Scattered Pieces

7th February 2015

Scattered Pieces


“Little boy, little girl, little waterfall world...”

I think we all reach a point in life, where no matter how our story looks, we have to get honest about it. No matter what our success are we realize that we have had failures. We begin to view our past in a different, more honest way. I was watching a very special boy to me named Blake hobble around my living room one day, and it for some reason made me think of this little waterfall in the little valley below my house. My sister and I played there almost everyday. We built dams in the stream one time and got in trouble. As Blake, who was three years old, was bopping around the room amongst his toys, I was sitting on the couch with a guitar in my lap, and I began to play what became the intro to the song. He bounced along in perfect rhythm as I played it for 15 minutes. The entirety of the music was formed in that time, trying to improvise what I thought would cool soundtrack part to the movie scene I imagined we were in.
A few days later we found ourselves in the little valley below my parents house, playing in the waterfall.
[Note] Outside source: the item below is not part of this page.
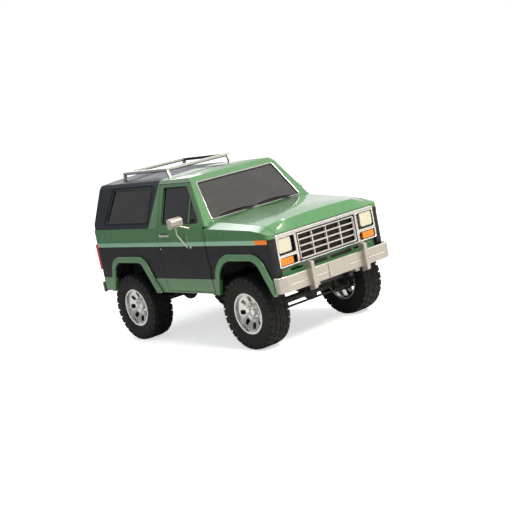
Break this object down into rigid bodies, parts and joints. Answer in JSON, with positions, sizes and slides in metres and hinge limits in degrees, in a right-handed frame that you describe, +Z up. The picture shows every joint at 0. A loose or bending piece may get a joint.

I hadn't been to that spot in 20 years, I and was at once astounded by how small the place was. The waterfall itself was exactly the same height as a small 3 year old. I believe we all have that experience too: our perspectives change and what was once gigantic now seams minute. Time passes us by before we really even understand that it exists, it's a trick of life. All present moments fade.
Not long after my trip to the waterfall, I wrote the words. It's one of my favorite songs, and it never feels right unless we play at it “bouncing toddler” tempo, and I will always treasure the moment that bore it.
When I reached the beginning of my third decade, I was in a place where I had to face the fact that everything I had done, I had done wrong. I had to come to grips with this, and that took a long time. I kept a journal pretty much every day for one year, and I was isolated from people 80% of the time for seven months of it. Eventually, over the course of a few years, and 3 moves, those journals disappeared. They were lost for a couple years, but about 6 months ago, I found them. It was like opening a time capsule. I read through a whole book of writing that I hadn't seen in 6 years, and was written at a time of my life that I have worked hard to forget about. In the journal, I found poems, short stories of my events in my childhood, a really funny description of what the day I was born must have been like (that's a really funny story), and songs. Lot's of song ideas. I knew that I wrote a lot while I was there, but I always assumed that nothing in it would be good, and that I didn't really want to revisit that place in my life. I found, that I wrote on March 13th, 2007, my 30th birthday, a song called “Scatter the Pieces.” It was literally almost word for word the exact same song.

“It seems to me, that all the things I've seen repeat...”

If your familiar with the writings of Kurt Vonnegut, you may notice that the last line of the last verse is a qoute of his. “Everything was beautiful, and nothing hurt” is an epitaph on a headstone at the end of Slaughterhouse-Five. I have to confess that I did not know that, even though I've read the book. I could not, for the life of me, find a final line for the song. But, right around the same time I was working on it, a 100 year old bridge was dynamited and dropped into the river not far from my house. One really rainy, dreary November morning, I was driving by where the bridge had been and I got stuck at a red light. From where I was sitting, I had a clear view of The Mon Valley, facing south down the river for about 3 miles. It's a sad thing that happened here when all the industry fled the area during my childhood. The area was left in ruins and never recovered. On a wall next to the bridge had stood, someone had painted in bright orange reflective paint, “Everything was beautiful, and nothing hurt.” It was as if it were a caption on a photo of the bleak scene I was looking at. I sang it and it fit into the rhythm of the song immediately. I am thankful to ever it was that painted that there for many reasons. It was a powerful image.